_TO BE DONE_
Search the data below for "imported"; list each line that holds it.

_DATA_
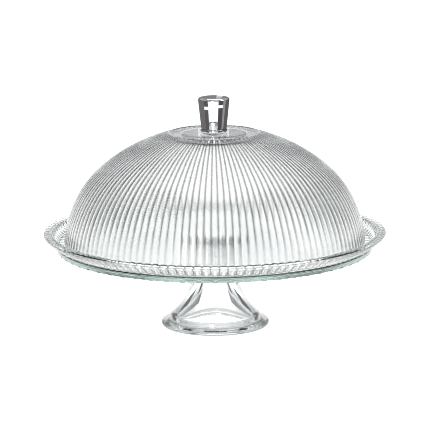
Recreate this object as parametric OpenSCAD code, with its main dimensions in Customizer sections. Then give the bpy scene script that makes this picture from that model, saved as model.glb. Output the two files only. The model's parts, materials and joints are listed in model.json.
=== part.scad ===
// Footed glass cake stand with a loose ribbed glass cover and a metal knob.
// Millimetres, +Z up, origin on the table at the centre of the pedestal's ring.

/* [Plate] */
// Diameter over the rim of the plate
plate_d = 370; // [366:1:390]
// Thickness of the plate's flat disc
plate_t = 8; // [6:0.5:10]
// Height of the rim above the floor of the plate
rim_h = 12; // [9:0.5:16]
// Width of the lip along the top of the rim
lip_w = 10; // [8:0.5:12]

/* [Pedestal] */
// Diameter of the ring that stands on the table
foot_d = 117; // [104:1:130]
// Height of the pedestal, from the table to its top face
foot_h = 84.2; // [76:0.2:100]
// Diameter that the pedestal narrows to
neck_d = 38; // [34:1:46]
// Thickness of the pedestal's wall, measured level
foot_wall = 13; // [10:0.5:14]
// Height of the hollow under the pedestal
hollow_h = 52; // [36:1:60]

/* [Cover] */
// Diameter of the cover where its sides would stand upright
cover_d = 326; // [310:1:330]
// Radius of the arc of the cover's sides, in profile
side_arc_r = 116; // [108:1:120]
// Height that the cover's arcs would reach above their widest level
cover_rise = 132; // [126:1:140]
// Thickness of the cover's wall
cover_wall = 4; // [3:0.5:5]
// Diameter of the flat disc in the crown of the cover
crown_d = 97.6; // [84:0.2:110]

/* [Knob] */
// Diameter of the knob at its top
knob_top_d = 33.8; // [30:0.2:38]
// Diameter of the knob at its foot
knob_foot_d = 27.4; // [24:0.2:29]
// Height of the knob above its base ring
knob_h = 34.8; // [28:0.2:40]
// Diameter of the knob's base ring
ring_d = 29; // [28:0.5:34]

/* [Hidden] */
$fn = 96;

clear_glass = [0.86, 0.89, 0.89];
green_glass = [0.66, 0.80, 0.76];
clear_silicone = [0.90, 0.91, 0.90];
bright_metal = [0.78, 0.79, 0.80];

// How far a cutter runs past the face that it cuts
past = 1;

// Pedestal: a thin ring, a short band, and a trumpet that falls off exponentially to the neck
shoulder_z = 11;
shoulder_r = foot_d / 2 - 9.5;
flare_fall = 24;
mouth_r = shoulder_r - 5;
top_flare = 5;
bond_t = 0.3;

// Plate
z_plate = foot_h + bond_t;
z_floor = z_plate + plate_t;
z_rim = z_floor + rim_h;
rim_r = plate_d / 2;
disc_r = rim_r - 14;

// Cover: the sides are one arc, and a flatter arc over the crown meets it smoothly
cover_drop = 7.5;
z_widest = z_floor - cover_drop;
side_centre = [cover_d / 2 - side_arc_r, z_widest];
crown_arc_r = (pow(cover_rise, 2) + pow(side_centre.x, 2) - pow(side_arc_r, 2))
    / (2 * (cover_rise - side_arc_r));
crown_centre = [0, z_widest + cover_rise - crown_arc_r];
join_angle = atan2(side_centre.y - crown_centre.y, side_centre.x);

// Crown disc: sunk a little below the ribs, and rising to a flat seat for the knob
crown_r = crown_d / 2;
crown_sink = 0.5;
crown_slope = 0.3;
crown_t = 5.5;
seat_r = 34;
z_crown_edge = crown_centre.y + sqrt(pow(crown_arc_r, 2) - pow(crown_r, 2)) - crown_sink;
z_seat = z_crown_edge + crown_slope;
z_ceiling = z_seat - crown_t;

// Knob fastening: an M5 machine screw from inside, on soft washers
hole_r = 4.5;
spigot_r = hole_r - 0.05;
shank_r = 2.5;
bore_r = 2.6;
tapped_r = 2.55;
upper_gasket_t = 0.8;
lower_gasket_t = 1;
washer_t = 1;
ring_h = 3.8;
screw_l = 25;
z_ring = z_seat + upper_gasket_t;
z_knob = z_ring + ring_h;
z_washer = z_ceiling - lower_gasket_t - washer_t;

// Points along an arc in the profile plane, from angle a0 to a1
function arc(centre, r, a0, a1, steps) =
    [for (i = [0 : steps]) let (a = a0 + (a1 - a0) * i / steps) centre + r * [cos(a), sin(a)]];

// Radius of the pedestal at height z, outside and in its hollow
function flare_r(z) = neck_d / 2 + (shoulder_r - neck_d / 2) * exp((shoulder_z - z) / flare_fall);
function hollow_r(z) = min(mouth_r, flare_r(z) - foot_wall);

module flat_ring(r, bore, h) {
    difference() {
        cylinder(r = r, h = h);
        translate([0, 0, -past])
            cylinder(r = bore, h = h + 2 * past);
    }
}

module foot() {
    base_r = foot_d / 2;
    edge_r = 1.7;
    ring_t = 4.2;
    band_w = 1;
    band_z = 5.2;
    step = 4;
    z_top_flare = foot_h - top_flare;
    top_r = flare_r(foot_h) + top_flare;
    roof_h = 7;
    z_roof = hollow_h - roof_h;
    roof_r = hollow_r(z_roof);
    outside = concat(
        arc([base_r - edge_r, edge_r], edge_r, -90, 0, 4),
        arc([base_r - edge_r, ring_t - edge_r], edge_r, 0, 75, 4),
        [[shoulder_r + band_w, band_z], [shoulder_r + band_w / 2, band_z + band_w]],
        [for (z = [shoulder_z : step : z_top_flare - 1]) [flare_r(z), z]],
        arc([top_r, z_top_flare], top_flare, 180, 100, 6),
        [[top_r, foot_h]]
    );
    roof = [for (a = [90 : -15 : 15]) [roof_r * cos(a), z_roof + roof_h * sin(a)]];
    hollow = [for (z = [z_roof : -step : 1]) [hollow_r(z), z]];
    color(clear_glass)
        rotate_extrude()
            polygon(concat([[0, foot_h]], roof, hollow, [[mouth_r, 0]], outside));
}

// Film of clear adhesive between the pedestal and the plate
module foot_bond() {
    color(clear_silicone)
        translate([0, 0, foot_h])
            cylinder(r = flare_r(foot_h) + top_flare - 1, h = bond_t);
}

module plate() {
    under_r = 2.5;
    ledge_w = 1.5;
    ledge_z = z_plate + 6;
    rim_edge_r = 1.8;
    lip_edge_r = 1.5;
    lip_in = rim_r - lip_w;
    fillet_r = 3;
    floor_r = disc_r - 4.5;
    color(green_glass)
        rotate_extrude()
            polygon(concat(
                [[0, z_plate]],
                arc([disc_r - under_r, z_plate + under_r], under_r, -90, 0, 5),
                [[disc_r, ledge_z], [disc_r + ledge_w, ledge_z + 1]],
                arc([rim_r - rim_edge_r, z_rim - rim_edge_r - 0.6], rim_edge_r, -30, 80, 6),
                arc([lip_in + lip_edge_r, z_rim - lip_edge_r], lip_edge_r, 90, 165, 4),
                arc([floor_r, z_floor + fillet_r], fillet_r, -25, -90, 5),
                [[0, z_floor]]
            ));
}

module cover() {
    wall_steps = 20;
    crown_steps = 10;
    side_in_r = side_arc_r - cover_wall;
    crown_in_r = crown_arc_r - cover_wall;
    color(clear_glass)
        rotate_extrude()
            polygon(concat(
                arc(side_centre, side_arc_r, asin(cover_drop / side_arc_r), join_angle, wall_steps),
                arc(crown_centre, crown_arc_r, join_angle, acos((crown_r + 1) / crown_arc_r), crown_steps),
                [[crown_r, z_crown_edge], [seat_r + 1, z_seat - crown_slope], [seat_r, z_seat]],
                [[hole_r, z_seat], [hole_r, z_ceiling]],
                arc(crown_centre, crown_in_r, asin((z_ceiling - crown_centre.y) / crown_in_r),
                    join_angle, crown_steps),
                arc(side_centre, side_in_r, join_angle, asin(cover_drop / side_in_r), wall_steps)
            ));
}

// Soft washer above the glass; its spigot centres the screw in the cover's hole
module upper_gasket() {
    flange_r = ring_d / 2 - 1.5;
    spigot_h = crown_t - 0.2;
    color(clear_silicone)
        difference() {
            union() {
                translate([0, 0, z_seat])
                    cylinder(r = flange_r, h = upper_gasket_t);
                translate([0, 0, z_seat - spigot_h])
                    cylinder(r = spigot_r, h = spigot_h + upper_gasket_t);
            }
            translate([0, 0, z_seat - spigot_h - past])
                cylinder(r = bore_r, h = spigot_h + upper_gasket_t + 2 * past);
        }
}

module lower_gasket() {
    color(clear_silicone)
        translate([0, 0, z_ceiling - lower_gasket_t])
            flat_ring(10, bore_r, lower_gasket_t);
}

module washer() {
    color(bright_metal)
        translate([0, 0, z_washer])
            flat_ring(8, bore_r, washer_t);
}

module knob_base_ring() {
    bulge_r = ring_h / 2;
    color(bright_metal)
        rotate_extrude()
            polygon(concat(
                [[bore_r, z_ring]],
                arc([ring_d / 2 - bulge_r, z_ring + bulge_r], bulge_r, -90, 90, 10),
                [[bore_r, z_knob]]
            ));
}

module knob() {
    foot_r = knob_foot_d / 2;
    top_r = knob_top_d / 2;
    foot_edge = 0.6;
    top_edge_r = 3.4;
    top_crown = 0.9;
    z_top = z_knob + knob_h;
    z_hole_end = z_knob + 16;
    hole_tip = 1.4;
    color(bright_metal)
        rotate_extrude()
            polygon(concat(
                [[tapped_r, z_knob], [foot_r - foot_edge, z_knob], [foot_r, z_knob + foot_edge]],
                arc([top_r - top_edge_r, z_top - top_crown - top_edge_r], top_edge_r, 6, 85, 8),
                [[top_r / 2, z_top - top_crown / 4], [0, z_top]],
                [[0, z_hole_end + hole_tip], [tapped_r, z_hole_end]]
            ));
}

// Pan head machine screw with a cross recess
module screw() {
    head_r = 4.75;
    head_h = 3.2;
    head_edge_r = 1.6;
    z_head = z_washer - head_h;
    recess_l = 5;
    recess_w = 1.2;
    recess_h = 2;
    color(bright_metal)
        difference() {
            union() {
                translate([0, 0, z_washer])
                    cylinder(r = shank_r, h = screw_l);
                rotate_extrude()
                    polygon(concat(
                        [[0, z_washer], [head_r, z_washer]],
                        arc([head_r - head_edge_r, z_head + head_edge_r], head_edge_r, 0, -90, 6),
                        [[0, z_head]]
                    ));
            }
            for (turn = [0, 90])
                rotate([0, 0, turn])
                    translate([-recess_l / 2, -recess_w / 2, z_head - past])
                        cube([recess_l, recess_w, recess_h + past]);
        }
}

foot();
foot_bond();
plate();
cover();
upper_gasket();
lower_gasket();
knob();
knob_base_ring();
washer();
screw();
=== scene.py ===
import json
import math

import bpy
import numpy as np
from mathutils import Matrix, Vector


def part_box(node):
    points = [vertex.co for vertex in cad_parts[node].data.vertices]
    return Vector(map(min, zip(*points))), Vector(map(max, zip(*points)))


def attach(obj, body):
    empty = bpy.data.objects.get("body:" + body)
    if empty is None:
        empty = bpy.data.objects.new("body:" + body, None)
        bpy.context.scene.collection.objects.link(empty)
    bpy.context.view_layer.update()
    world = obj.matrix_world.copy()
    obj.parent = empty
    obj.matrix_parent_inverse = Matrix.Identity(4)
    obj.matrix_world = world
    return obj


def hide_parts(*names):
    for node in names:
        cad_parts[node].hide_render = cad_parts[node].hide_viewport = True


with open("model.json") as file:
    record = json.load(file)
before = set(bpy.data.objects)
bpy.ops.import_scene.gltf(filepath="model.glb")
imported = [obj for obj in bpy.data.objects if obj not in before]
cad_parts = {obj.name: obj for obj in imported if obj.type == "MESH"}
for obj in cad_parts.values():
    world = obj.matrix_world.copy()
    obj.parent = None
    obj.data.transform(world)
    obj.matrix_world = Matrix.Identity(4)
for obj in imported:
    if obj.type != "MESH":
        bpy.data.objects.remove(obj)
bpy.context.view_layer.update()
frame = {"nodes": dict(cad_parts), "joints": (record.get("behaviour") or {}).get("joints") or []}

# The pieces, and the scenery round the knob, are drawn in millimetres and made in metres.
# The rest of the scenery is given in metres.
MM = 0.001
TURN = 2 * math.pi


# ---------------------------------------------------------------- outlines


def low_high(node):
    """The lowest and highest corner of a CAD node, in millimetres."""
    low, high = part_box(node)
    return low / MM, high / MM


def on_arc(centre, radius, degrees):
    """The point at an angle on a circle, in the (radius, height) plane."""
    a = math.radians(degrees)
    return (centre[0] + radius * math.cos(a), centre[1] + radius * math.sin(a))


def arc(centre, radius, start, end, steps):
    """Points along an arc from angle start to end, in degrees."""
    return [on_arc(centre, radius, degrees) for degrees in np.linspace(start, end, steps + 1)]


def line(start, end, steps):
    """Points from start up to, but not including, end."""
    return [
        (start[0] + (end[0] - start[0]) * t, start[1] + (end[1] - start[1]) * t)
        for t in np.linspace(0, 1, steps, endpoint=False)
    ]


def shifted(radius, height, points):
    """Points that are given as (outwards from a radius, above a height)."""
    return [(radius + out, height + up) for out, up in points]


def smooth(x):
    """0 below 0, 1 above 1, and an even S between."""
    x = np.clip(x, 0.0, 1.0)
    return x * x * (3.0 - 2.0 * x)


def fade_in(x, start, length):
    """0 before start, rising to 1 over length."""
    return smooth((x - start) / length)


def within(x, low, high, fade):
    """1 between low and high, falling to 0 over fade outside them."""
    return smooth((x - low) / fade + 1) * smooth((high - x) / fade + 1)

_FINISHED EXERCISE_
imported = [obj for obj in bpy.data.objects if obj not in before]
cad_parts = {obj.name: obj for obj in imported if obj.type == "MESH"}
for obj in imported:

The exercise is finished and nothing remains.